> To be done
Find each line with the word "hinge" in it, then give the total alone.

> Data shown
_ _ _ _
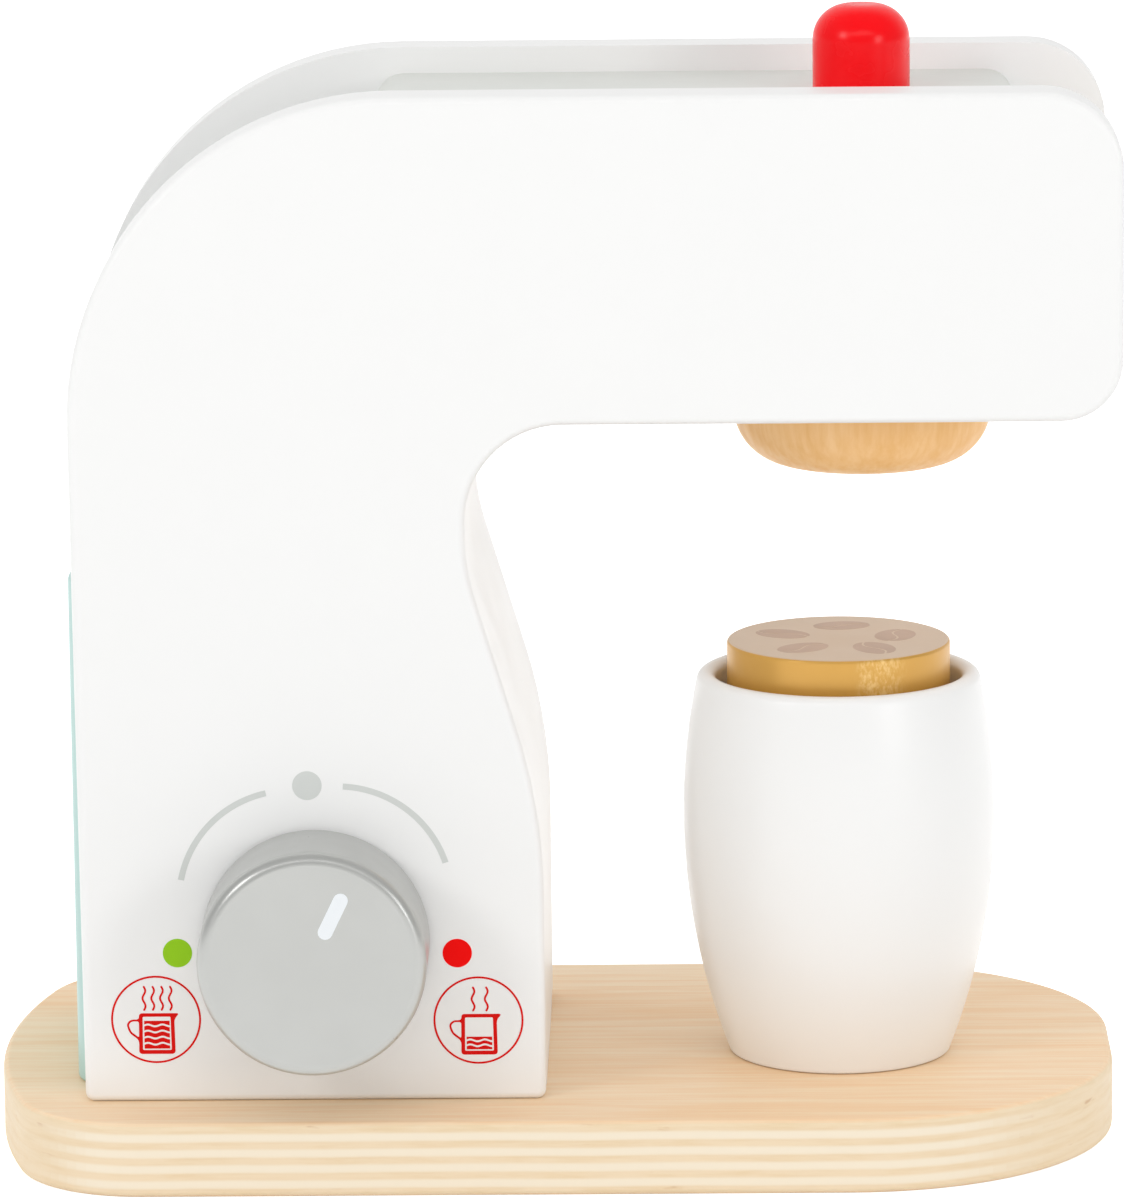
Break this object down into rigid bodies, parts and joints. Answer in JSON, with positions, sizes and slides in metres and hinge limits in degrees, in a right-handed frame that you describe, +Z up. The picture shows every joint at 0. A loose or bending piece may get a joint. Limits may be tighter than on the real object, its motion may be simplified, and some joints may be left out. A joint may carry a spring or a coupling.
{
  "type": "toy coffee maker",
  "caption": "Wooden toy coffee maker with an arm over an oval base, a push button, a turning knob, a cup and a coffee pod.",
  "frame": {"origin": "middle of the base board's underside", "axes": "+X along the arm to its nose, +Y away from the side with the knob, +Z up"},
  "size_m": [0.24, 0.1413, 0.2426],
  "materials": {
    "white_paint": "white paint, satin",
    "silver_paint": "silver-grey paint, satin",
    "red_paint": "red paint, gloss",
    "blue_paint": "light-blue paint, satin",
    "birch_plywood": "clear lacquer, satin",
    "bare_wood": "bare, sanded",
    "spout_wood": "clear lacquer, satin",
    "gold_paint": "gold-brown paint, satin",
    "steel": "zinc plated",
    "felt": "pressed felt"
  },
  "bodies": {
    "machine": {"base_board": "birch_plywood", "base_screws": "steel", "near_panel": "white_paint", "far_panel": "white_paint", "column_front": "white_paint", "water_tank": "blue_paint", "top_board": "silver_paint", "arm_floor": "white_paint", "button_housing": "bare_wood", "panel_dowels": "bare_wood", "button_spring": "steel", "spout": "spout_wood", "spout_screw": "steel"},
    "button": {"button_cap": "red_paint", "stop_washer": "steel", "stop_screw": "steel"},
    "knob": {"knob": "silver_paint", "knob_axle": "steel", "knob_glide": "felt", "axle_washer": "steel", "lock_nut": "steel"},
    "cup": {"cup": "white_paint"},
    "pod": {"coffee_pod": "gold_paint"}
  },
  "joints": [
    {"name": "button_press", "type": "slide", "parent": "machine", "child": "button", "axis": [0, 0, -1], "range_m": [0, 0.008], "stiffness_N_per_m": 300, "springref_m": -0.008, "deforming": ["button_spring"]},
    {"name": "knob_turn", "type": "hinge", "parent": "machine", "child": "knob", "pos_m": [-0.0497, -0.05, 0.0511], "axis": [0, 1, 0], "range_deg": [-115, 65]},
    {"name": "cup_lift", "type": "slide", "parent": "machine", "child": "cup", "axis": [0, 0, 1], "range_m": [0, 0.018]},
    {"name": "pod_lift", "type": "slide", "parent": "cup", "child": "pod", "axis": [0, 0, 1], "range_m": [0, 0.018]}
  ]
}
_ _ _ _
> Task output
2